PROBLEM TO WORK ON: In full and without deviation, write out the entries that follow.

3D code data
○ ○ ○ ○

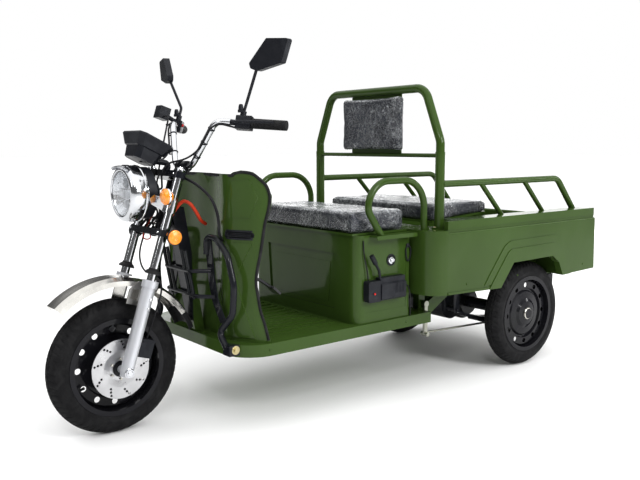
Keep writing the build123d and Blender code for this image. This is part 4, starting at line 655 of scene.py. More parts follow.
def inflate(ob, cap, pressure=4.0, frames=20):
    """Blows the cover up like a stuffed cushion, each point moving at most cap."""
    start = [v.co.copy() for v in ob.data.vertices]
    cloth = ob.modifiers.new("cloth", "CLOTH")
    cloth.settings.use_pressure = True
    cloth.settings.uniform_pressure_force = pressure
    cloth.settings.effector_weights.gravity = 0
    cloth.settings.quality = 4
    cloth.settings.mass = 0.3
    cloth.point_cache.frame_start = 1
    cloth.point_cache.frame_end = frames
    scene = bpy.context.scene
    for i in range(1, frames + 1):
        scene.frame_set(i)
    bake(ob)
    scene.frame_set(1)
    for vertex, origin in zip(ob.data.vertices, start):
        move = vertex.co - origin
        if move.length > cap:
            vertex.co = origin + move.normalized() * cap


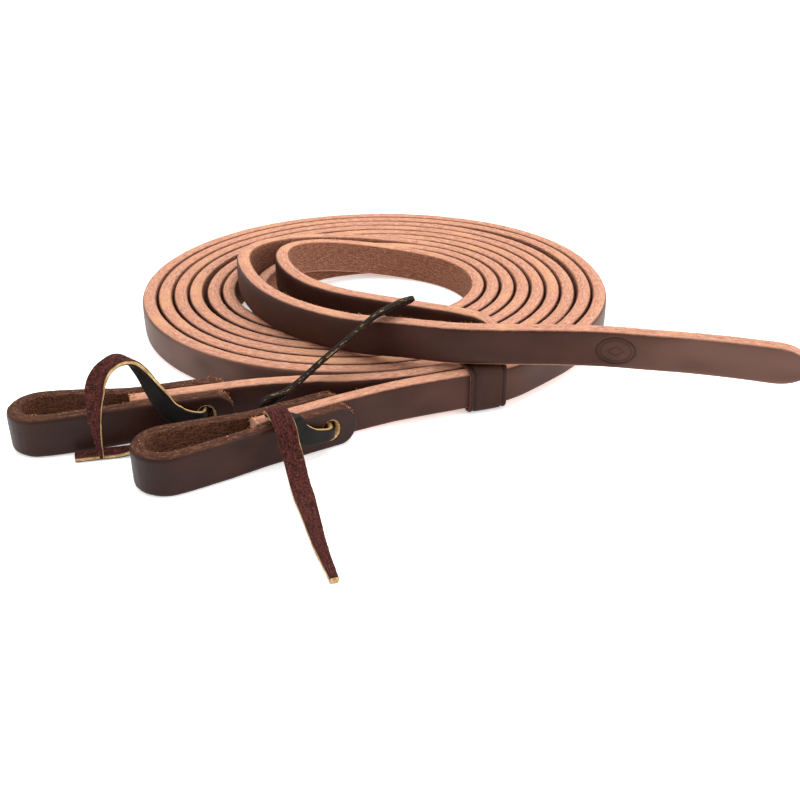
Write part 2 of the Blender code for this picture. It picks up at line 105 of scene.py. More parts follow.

○ ○ ○ ○

SOLUTION:
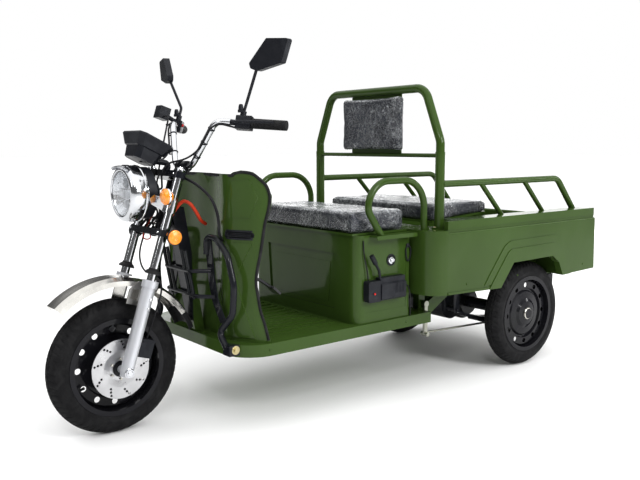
Keep writing the build123d and Blender code for this image. This is part 4, starting at line 655 of scene.py. More parts follow.
def inflate(ob, cap, pressure=4.0, frames=20):
    """Blows the cover up like a stuffed cushion, each point moving at most cap."""
    start = [v.co.copy() for v in ob.data.vertices]
    cloth = ob.modifiers.new("cloth", "CLOTH")
    cloth.settings.use_pressure = True
    cloth.settings.uniform_pressure_force = pressure
    cloth.settings.effector_weights.gravity = 0
    cloth.settings.quality = 4
    cloth.settings.mass = 0.3
    cloth.point_cache.frame_start = 1
    cloth.point_cache.frame_end = frames
    scene = bpy.context.scene
    for i in range(1, frames + 1):
        scene.frame_set(i)
    bake(ob)
    scene.frame_set(1)
    for vertex, origin in zip(ob.data.vertices, start):
        move = vertex.co - origin
        if move.length > cap:
            vertex.co = origin + move.normalized() * cap


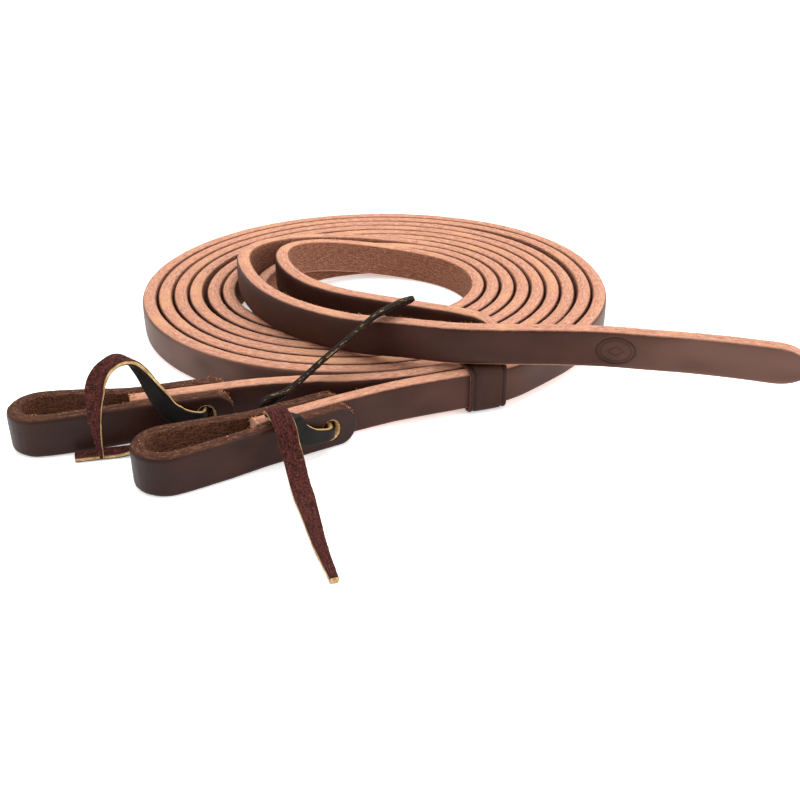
Write part 2 of the Blender code for this picture. It picks up at line 105 of scene.py. More parts follow.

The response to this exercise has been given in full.